Topic: Algoma litigation status and Phoenix Global EBITDA/synergies
Key points:
Algoma arbitration ongoing; breach is “clear” and ongoing into 2025 and 2026.
Working capital impact from Algoma breach could be up to $70 million in 2025; guidance shows a deferral of cash receipt of $30 million in 2025 (mitigated by third-party sales and facility turndown).
Losses from Algoma in 2025 are “very similar” to expected losses in 2026.
Phoenix Global annual EBITDA contribution of ~$60 million and synergies of $5–$10 million are still anticipated in 2026 guidance.
One-time integration costs for Phoenix Global in Q4: site closure costs ~$3.9 million, transaction costs ~$600,000.
Mgmt stance: Bullish on litigation (expects to prevail); neutral on Phoenix (guidance unchanged).
Q2 — Nathan Martin
Topic: Haverhill I closure and restart potential
Key points:
Haverhill I could be restarted but requires “significant” capital investment and 12–18 months to restart (facility taken down completely cold).

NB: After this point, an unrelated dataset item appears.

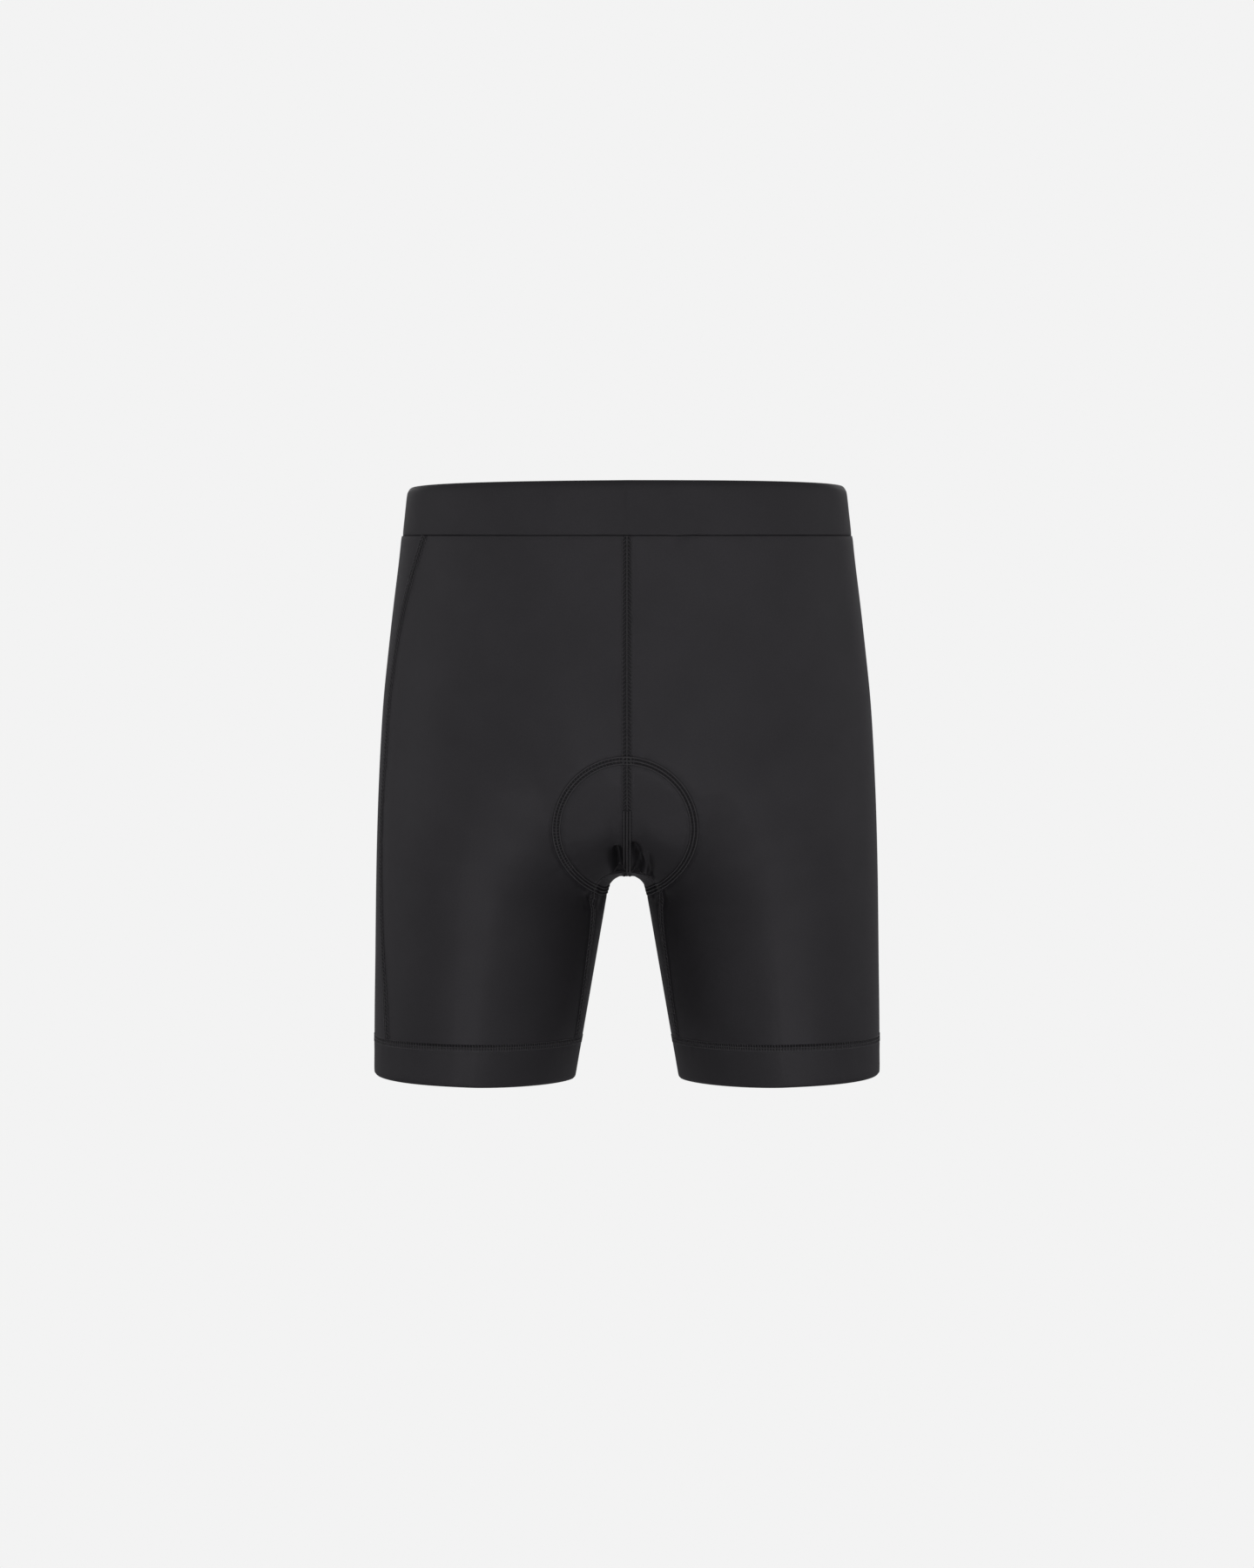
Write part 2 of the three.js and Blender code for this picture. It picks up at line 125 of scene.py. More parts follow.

No environmental or remediation costs; only nonmaterial compliance costs.
Savings from closure include workforce reduction and lower O&M costs.
All closure-related costs are already incorporated in guidance.
Mgmt stance: Cautious (no economic value seen under current market conditions and Algoma breach; would restart only if meaningful return appears).
Q3 — Nathan Martin
Topic: EBITDA cadence, weather/turbine impact, and industrial segment volume drivers
Key points:
Q1 2026 impacted by extreme weather (most acute at Indiana Harbor) and Middletown turbine outage (6 weeks lost power in Q4 2025, turbine down through first half 2026).
Aggregate impact from these events in Q1 2026: ~$10 million.
Turbine is an insured event; no earnings from power production at Middletown until turbine is back up and insurer recoveries are received (not expected in Q2).
Industrial segment volume improvement driven by full year of new KRT contract (started mid-2025) and modest recovery at both KRT and CMT.
Haverhill I did not produce power, so no power loss from its closure.
Mgmt stance: Neutral (acknowledges near-term headwinds but expects balance of year to recover lost production).